Merayakan lebaran Idul Fitri bagi saya identik dengan bertemu dengan keluarga besar dari pihak ibu. Begitu menyenangkan karena keluarga ibu saya sangatlah besar, 10 orang  bersaudara.

Semenjak kecil, keluarga saya pasti pergi mengunjungi rumah ema (bahasa Indonesia : nenek) dan abah (bahasa Indonesia: kakek) dari pihak ibu saya. Letak rumahnya sekitar 10 kilometer dari rumah saya.

Rutinitas pada lebaran adalah melakukan shalat Ied bersama keluarga saya, termasuk ibu dan ayah, ketika beliau masih ada. Selanjutnya kami akan menyantap makanan khas lebaran buatan ibu. Rendang daging ala Padang, sayur buncis dan sambal goreng kentang. Semua disantap dengan ketupat. Nikmat sekali.
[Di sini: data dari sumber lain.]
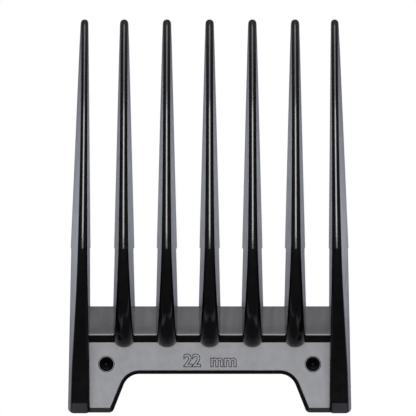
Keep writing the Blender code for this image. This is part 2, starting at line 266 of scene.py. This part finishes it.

Perjalanan Ke Rumah Ema dan Abah 

Sesudah bersilaturahmi dengan tetangga dekat, sehabis dzuhur biasanya saya bersiap mengunjungi ema dan abah. Terkadang kami berangkat bareng dengan bude atau tante yang rumahnya dekat dengan kami. Atau terkadang kami pergi menggunakan kendaraan umum.

Rumah abah dan ema terletak di kampung. Betul-betul kampung. Dahulu sekali, ketika saya masih kecil, jalannya sangat jelek sekali. Tubuh akan banyak berguncang selama perjalanan dikarenakan jalan yang banyak lubang. Jika hujan, jembatan akan kebanjiran sehingga tidak bisa dilalui oleh mobil.

Ketika saya sudah SMP, jalan ke rumah ema sudah mulai agak bagus. Jalannya sudah rata semuanya. Jembatan pun sudah dibuat permanen. Yang kurang hanyalah jenis angkutan umum masih tipe angkutan pedesaan (angdes).

Dan akhirnya ketika saya kuliah, angkutan umum selain angdes dapat digunakan ke kampung ema saya. Kami bisa menggunakan angkot. Angkot sendiri adalah angkutan kota yang berbentuk mobil carry sehingga kursi untuk penumpang lebih nyaman.

Lama perjalanan dari rumah kami ke rumah ema dan abah sekitar 45 menit. Kita akan menyaksikan pemandangan desa yang sangat indah. Sepanjang jalan pemandangannya sawah dan sungai. Bahkan kami juga melewati 'leuweung' alias 'hutan bambu'. Sedikit menyeramkan kala itu.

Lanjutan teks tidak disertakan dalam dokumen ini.